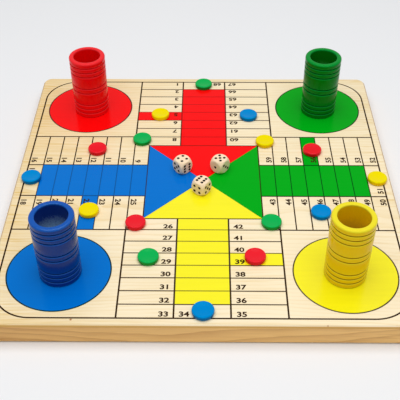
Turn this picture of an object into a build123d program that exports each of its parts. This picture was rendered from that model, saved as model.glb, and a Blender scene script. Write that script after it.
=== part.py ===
"""Parchis set: a solid pine board with an engraved field, four turned cups, sixteen counters and three dice.

Millimetres. The origin is the middle of the board's underside, +Z is up, and -Y faces the player whose
end cell is number 34. Each loose piece is a node of its own, standing on the board where it is in play.
"""

import os

from build123d import *

# Board: one solid pine panel with rounded corners and broken edges
board_side = 400.0
board_thickness = 23.5
board_corner_radius = 10.0
board_edge_chamfer = 2.0

# Field: lines engraved in the top face. The round homes in its corners are lacquer and aren't cut
field_border = 9.0
outline_corner_radius = 37.0
centre_square_side = 121.4
cells_per_column = 8
heavy_line_width = 1.5
light_line_width = 1.2
line_depth = 0.4

# Coloured lacquer on the field, which the loose pieces stand on
lacquer_thickness = 0.1

# Cup: turned beech, a little narrower at its base, with grooves in three groups
cup_diameter = 40.8
cup_base_diameter = 39.8
cup_height = 72.5
cup_bore = 30.0
cup_floor = 6.0
cup_rim_chamfer = 1.2
cup_base_chamfer = 1.2
groove_width = 1.8
groove_depth = 0.9
groove_pitch = 5.6
grooves_per_end = 3
base_band = 6.0
rim_band = 6.3
waist_band = 6.3

# Counter: a turned disc
counter_diameter = 20.6
counter_thickness = 5.2
counter_edge_chamfer = 0.8

# Die: a cube whose corners are turned away, with drilled pips
die_side = 16.0
die_turned_diameter = 21.4
pip_diameter = 3.0
pip_depth = 0.7
pip_facets = 8
pip_spacing = 3.2
six_row_spacing = 3.6

# Places worked out from the sizes above
field_half = board_side / 2 - field_border
centre_half = centre_square_side / 2
cell_pitch = (field_half - centre_half) / cells_per_column
home_edge = centre_half + cell_pitch
lane_half = home_edge / 3
column_middle = (home_edge + lane_half) / 2
home_middle = (field_half + home_edge) / 2
seat_height = board_thickness + lacquer_thickness
cells_per_arm = 2 * cells_per_column + 1

# How far each cup stands from the middle of its home. The homes follow each other from the front left one
cups = {"blue": (0.7, -1.4), "yellow": (-0.5, -1.3), "green": (1.6, -1.8), "red": (0.9, -0.6)}

# Each counter's cell and how far it stands from the cell's middle. A half number is the corner of two cells
counters = {
    "green": ((68, -0.4, -0.6), (8.5, -0.5, 0.3), (29, -0.7, 0.2), (42.5, -0.3, 0.8)),
    "blue": ((63, 1.1, -1.3), (17, -1.0, 1.2), (46, 2.0, -1.6), (34, 0.7, -1.6)),
    "red": ((12, -0.4, -0.5), (56, 3.0, -1.5), (25.5, 1.4, -0.7), (39, -1.1, 1.2)),
    "yellow": ((5, 0.4, 0.0), (59.5, 0.1, -3.3), (51, 2.4, 0.7), (22, 1.5, -0.2)),
}

# Each die's place on the board, the tilt that brings a face up, and its turn about +Z
dice = {
    "left": ((-22.4, 17.0), Rot(0, -90, 0), 130.0),
    "right": ((17.9, 18.1), Rot(90, 0, 0), 140.0),
    "front": ((-1.7, -18.0), Rot(0, 0, 0), 233.0),
}


def groove(start, end, width):
    """A straight engraved line from start to end, with its square ends half a width longer."""
    run = Vector(*end) - Vector(*start)
    middle = (Vector(*end) + Vector(*start)) / 2
    angle = Vector(1, 0, 0).get_signed_angle(run, Vector(0, 0, 1))
    return Pos(middle.X, middle.Y) * Rot(0, 0, angle) * Rectangle(run.length + width, width)


def arm_lines():
    """The lines of the front arm, which the other three arms repeat at quarter turns."""
    lines = [groove((-centre_half, -centre_half), (centre_half, -centre_half), light_line_width)]
    for cell in range(1, cells_per_column):
        y = -centre_half - cell * cell_pitch
        lines.append(groove((-home_edge, y), (home_edge, y), light_line_width))
    for x in (-lane_half, lane_half):
        lines.append(groove((x, -centre_half), (x, -field_half), heavy_line_width))
    for x in (-home_edge, home_edge):
        lines.append(groove((x, -home_edge), (x, -field_half), heavy_line_width))
    lines.append(groove((-home_edge, -home_edge), (-centre_half, -centre_half), light_line_width))
    return lines


def field_sketch():
    """All the engraved lines as one flat sketch."""
    path = RectangleRounded(2 * field_half, 2 * field_half, outline_corner_radius)
    outline = offset(path, heavy_line_width / 2) - offset(path, -heavy_line_width / 2)
    return outline + [Rot(0, 0, 90 * quarter) * line for quarter in range(4) for line in arm_lines()]


def board():
    panel = extrude(RectangleRounded(board_side, board_side, board_corner_radius), board_thickness)
    rims = panel.edges().group_by(Axis.Z)
    panel = chamfer(rims[0] + rims[-1], board_edge_chamfer)
    return panel - extrude(Pos(0, 0, board_thickness) * field_sketch(), -line_depth)


def groove_heights():
    """Equal groups of grooves above the base and below the rim, and a pair at the waist."""
    steps = range(grooves_per_end)
    base = [base_band + step * groove_pitch for step in steps]
    waist = [cup_height / 2 + side * waist_band / 2 for side in (-1, 1)]
    rim = [cup_height - rim_band - step * groove_pitch for step in steps]
    return base + waist + rim


def wall_radius(height):
    """The radius of the cup's wall at this height."""
    return (cup_base_diameter + (cup_diameter - cup_base_diameter) * height / cup_height) / 2


def cup():
    """The cup standing on the origin, turned in one piece and bored from above."""
    outline = [(0, 0), (wall_radius(0), 0), (wall_radius(cup_height), cup_height), (0, cup_height)]
    bore_depth = cup_height - cup_floor
    section = Polygon(*outline, align=None)
    section -= Pos(cup_bore / 4, cup_height - bore_depth / 2) * Rectangle(cup_bore / 2, bore_depth)
    rim_chamfer = min(cup_rim_chamfer, 0.45 * (cup_diameter - cup_bore) / 2)
    section = chamfer(section.vertices().group_by(Axis.Y)[-1], rim_chamfer)
    section = chamfer(section.vertices().group_by(Axis.Y)[0].sort_by(Axis.X)[-1], cup_base_chamfer)
    notch = [(groove_depth, groove_width), (groove_depth, -groove_width), (-groove_depth, 0)]
    section -= [Pos(wall_radius(height), height) * Polygon(*notch, align=None) for height in groove_heights()]
    return revolve(Plane.XZ * section, Axis.Z)


def counter():
    """The counter lying on the origin."""
    disc = extrude(Circle(counter_diameter / 2), counter_thickness)
    return chamfer(disc.edges().filter_by(GeomType.CIRCLE), counter_edge_chamfer)


def pips(number):
    """Where the pips of one face are, on its own two axes. The rows of six run along the first."""
    far = pip_spacing
    if number == 6:
        return [(x, y) for x in (-six_row_spacing, 0, six_row_spacing) for y in (-far, far)]
    places = [(0, 0)] if number % 2 else []
    if number > 1:
        places += [(-far, -far), (far, far)]
    if number > 3:
        places += [(far, -far), (-far, far)]
    return places


def die():
    """The die about the origin, with 4, 5 and 6 on +X, +Y and +Z and opposite faces that add to seven."""
    half = die_side / 2
    body = Box(die_side, die_side, die_side) & Sphere(die_turned_diameter / 2)
    point = loft([RegularPolygon(pip_diameter / 2, pip_facets).face(), Vertex(0, 0, -pip_depth)])
    faces = {6: Plane.XY, 1: -Plane.XY, 5: Plane.ZX, 2: -Plane.ZX, 4: Plane.YZ, 3: -Plane.YZ}
    return body - [
        face.offset(half) * Pos(x, y) * point for number, face in faces.items() for x, y in pips(number)
    ]


def cell_middle(number):
    """Where a cell's middle is. Cells are numbered from 26 at the centre's front left, anticlockwise."""
    quarter, place = divmod(number - 25.5, cells_per_arm)
    row = place - 0.5
    if place == 0:
        x, y = -centre_half - cell_pitch / 2, -centre_half - cell_pitch / 2
    elif row < cells_per_column:
        x, y = -column_middle, -centre_half - (row + 0.5) * cell_pitch
    elif row == cells_per_column:
        x, y = 0, -field_half + cell_pitch / 2
    else:
        x, y = column_middle, -centre_half - (2 * cells_per_column - row + 0.5) * cell_pitch
    return Vector(x, y, 0).rotate(Axis.Z, 90 * quarter)


def solids():
    """Every piece in its place, by the name of its node."""
    made = {"board": board()}
    for quarter, (colour, (right, back)) in enumerate(cups.items()):
        home = Vector(-home_middle, -home_middle, seat_height).rotate(Axis.Z, 90 * quarter)
        made[f"cup_{colour}"] = Pos(home + Vector(right, back, 0)) * cup()
    for colour, cells in counters.items():
        for index, (cell, right, back) in enumerate(cells, 1):
            place = cell_middle(cell) + Vector(right, back, seat_height)
            made[f"counter_{colour}_{index}"] = Pos(place) * counter()
    for side, ((x, y), tilt, turn) in dice.items():
        made[f"die_{side}"] = Pos(x, y, seat_height + die_side / 2) * Rot(0, 0, turn) * tilt * die()
    return made


os.makedirs("parts", exist_ok=True)
for name, solid in solids().items():
    export_step(solid, f"parts/{name}.step")
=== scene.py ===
"""A wooden parchis set: pine board, engraved and lacquered field, turned cups and counters, and three dice.

Metres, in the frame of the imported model. The file follows the set as it is laid out on a table: the board
first, then its engraved lines, lacquer and numbers, and then the loose pieces.
"""

import math

import bmesh
import bpy
from mathutils import Matrix, Vector


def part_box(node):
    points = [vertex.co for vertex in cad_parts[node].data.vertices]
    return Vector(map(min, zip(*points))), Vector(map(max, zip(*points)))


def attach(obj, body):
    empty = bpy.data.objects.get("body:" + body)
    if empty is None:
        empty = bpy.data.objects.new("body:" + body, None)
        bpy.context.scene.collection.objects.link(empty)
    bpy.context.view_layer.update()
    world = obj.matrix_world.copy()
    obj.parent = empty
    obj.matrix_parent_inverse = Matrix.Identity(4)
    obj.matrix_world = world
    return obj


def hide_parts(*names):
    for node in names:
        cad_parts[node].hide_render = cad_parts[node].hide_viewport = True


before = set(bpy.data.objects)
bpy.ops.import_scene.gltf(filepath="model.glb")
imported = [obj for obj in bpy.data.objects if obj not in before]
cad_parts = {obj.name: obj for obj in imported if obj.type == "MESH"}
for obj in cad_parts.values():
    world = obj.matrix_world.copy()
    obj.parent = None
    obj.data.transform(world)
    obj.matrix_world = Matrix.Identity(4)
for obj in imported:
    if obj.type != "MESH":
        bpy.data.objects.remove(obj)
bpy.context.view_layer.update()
mm = 0.001


# Camera: a standing player's view over the front edge, just right of the board's middle and a little
# turned to the left. The lens takes in the whole board with a narrow margin.
eye = Vector((2.9, -647.9, 564.1)) * mm
look_down = math.radians(41.27)
look_left = math.radians(0.57)
camera_roll = math.radians(-0.17)
view_angle = math.radians(28.41)

camera = bpy.data.objects.new("camera", bpy.data.cameras.new("camera"))
camera.data.angle = view_angle
camera.matrix_world = (
    Matrix.Translation(eye)
    @ Matrix.Rotation(look_left, 4, "Z")
    @ Matrix.Rotation(math.radians(90) - look_down, 4, "X")
    @ Matrix.Rotation(camera_roll, 4, "Z")
)
bpy.context.scene.collection.objects.link(camera)
bpy.context.scene.camera = camera
bpy.context.scene.view_settings.view_transform = "Standard"


# Table and light: a plain pale table under one wide soft box, with a pale room around it. The box hangs a
# little in front of the board's middle, so tops are brighter than the cups' walls.
table_size = 12.0
table_colour = "#ECEDEF"
room_colour = "#FFFFFF"
room_strength = 0.31
mirrored_room_strength = 0.55
soft_box_size = 1.8
soft_box_place = (0.0, -0.15, 1.6)
soft_box_power = 27.0


def linear(hex_colour):
    """An sRGB colour such as #F1F1EF as the linear RGBA that Blender wants."""
    channels = [int(hex_colour[i : i + 2], 16) / 255 for i in (1, 3, 5)]
    return [c / 12.92 if c <= 0.04045 else ((c + 0.055) / 1.055) ** 2.4 for c in channels] + [1.0]


def add_node(tree, kind, inputs=None, **settings):
    """Adds a node with its settings. inputs maps a socket's name or number to a value or to an output."""
    new = tree.nodes.new(kind)
    for name, value in settings.items():
        setattr(new, name, value)
    for name, value in (inputs or {}).items():
        if isinstance(value, bpy.types.NodeSocket):
            tree.links.new(value, new.inputs[name])
        else:
            new.inputs[name].default_value = value
    return new


def new_material(name, **shader_inputs):
    """A material whose only node is a Principled shader with these inputs, and that shader."""
    material = bpy.data.materials.new(name)
    material.use_nodes = True
    shader = material.node_tree.nodes["Principled BSDF"]
    for socket, value in shader_inputs.items():
        shader.inputs[socket.replace("_", " ")].default_value = value
    return material, shader


def new_piece(name, mesh):
    """A piece of the scene with this mesh."""
    piece = bpy.data.objects.new(name, mesh)
    bpy.context.scene.collection.objects.link(piece)
    return piece


table_mesh = bpy.data.meshes.new("table")
half = table_size / 2
corners = [(-half, -half, 0), (half, -half, 0), (half, half, 0), (-half, half, 0)]
table_mesh.from_pydata(corners, [], [(0, 1, 2, 3)])
table_top, _ = new_material("pale_table", Base_Color=linear(table_colour), Roughness=0.9)
table_mesh.materials.append(table_top)
new_piece("table", table_mesh)

world = bpy.data.worlds.new("room")
world.use_nodes = True
room = world.node_tree.nodes["Background"]
room.inputs["Color"].default_value = linear(room_colour)
# The room is stronger where it is seen or mirrored than where it only lights the set
ray = add_node(world.node_tree, "ShaderNodeLightPath").outputs
mirrored = {0: ray["Is Camera Ray"], 1: ray["Is Glossy Ray"]}
mirrored = add_node(world.node_tree, "ShaderNodeMath", mirrored, operation="MAXIMUM").outputs[0]
strengths = {0: mirrored, 2: room_strength, 3: mirrored_room_strength}
strengths = add_node(world.node_tree, "ShaderNodeMix", strengths).outputs[0]
world.node_tree.links.new(strengths, room.inputs["Strength"])
bpy.context.scene.world = world

soft_box = bpy.data.objects.new("soft_box", bpy.data.lights.new("soft_box", "AREA"))
soft_box.data.size = soft_box_size
soft_box.data.energy = soft_box_power
soft_box.location = soft_box_place
soft_box.rotation_euler = (-Vector(soft_box_place)).to_track_quat("-Z", "Y").to_euler()
bpy.context.scene.collection.objects.link(soft_box)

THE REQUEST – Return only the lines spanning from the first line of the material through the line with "counter_edge_chamfer = 0.8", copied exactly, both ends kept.

RESPONSE TO THE EXERCISE –
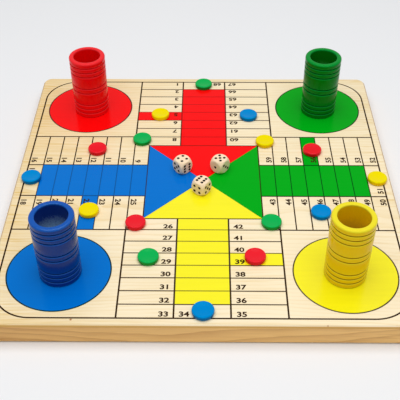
Turn this picture of an object into a build123d program that exports each of its parts. This picture was rendered from that model, saved as model.glb, and a Blender scene script. Write that script after it.
=== part.py ===
"""Parchis set: a solid pine board with an engraved field, four turned cups, sixteen counters and three dice.

Millimetres. The origin is the middle of the board's underside, +Z is up, and -Y faces the player whose
end cell is number 34. Each loose piece is a node of its own, standing on the board where it is in play.
"""

import os

from build123d import *

# Board: one solid pine panel with rounded corners and broken edges
board_side = 400.0
board_thickness = 23.5
board_corner_radius = 10.0
board_edge_chamfer = 2.0

# Field: lines engraved in the top face. The round homes in its corners are lacquer and aren't cut
field_border = 9.0
outline_corner_radius = 37.0
centre_square_side = 121.4
cells_per_column = 8
heavy_line_width = 1.5
light_line_width = 1.2
line_depth = 0.4

# Coloured lacquer on the field, which the loose pieces stand on
lacquer_thickness = 0.1

# Cup: turned beech, a little narrower at its base, with grooves in three groups
cup_diameter = 40.8
cup_base_diameter = 39.8
cup_height = 72.5
cup_bore = 30.0
cup_floor = 6.0
cup_rim_chamfer = 1.2
cup_base_chamfer = 1.2
groove_width = 1.8
groove_depth = 0.9
groove_pitch = 5.6
grooves_per_end = 3
base_band = 6.0
rim_band = 6.3
waist_band = 6.3

# Counter: a turned disc
counter_diameter = 20.6
counter_thickness = 5.2
counter_edge_chamfer = 0.8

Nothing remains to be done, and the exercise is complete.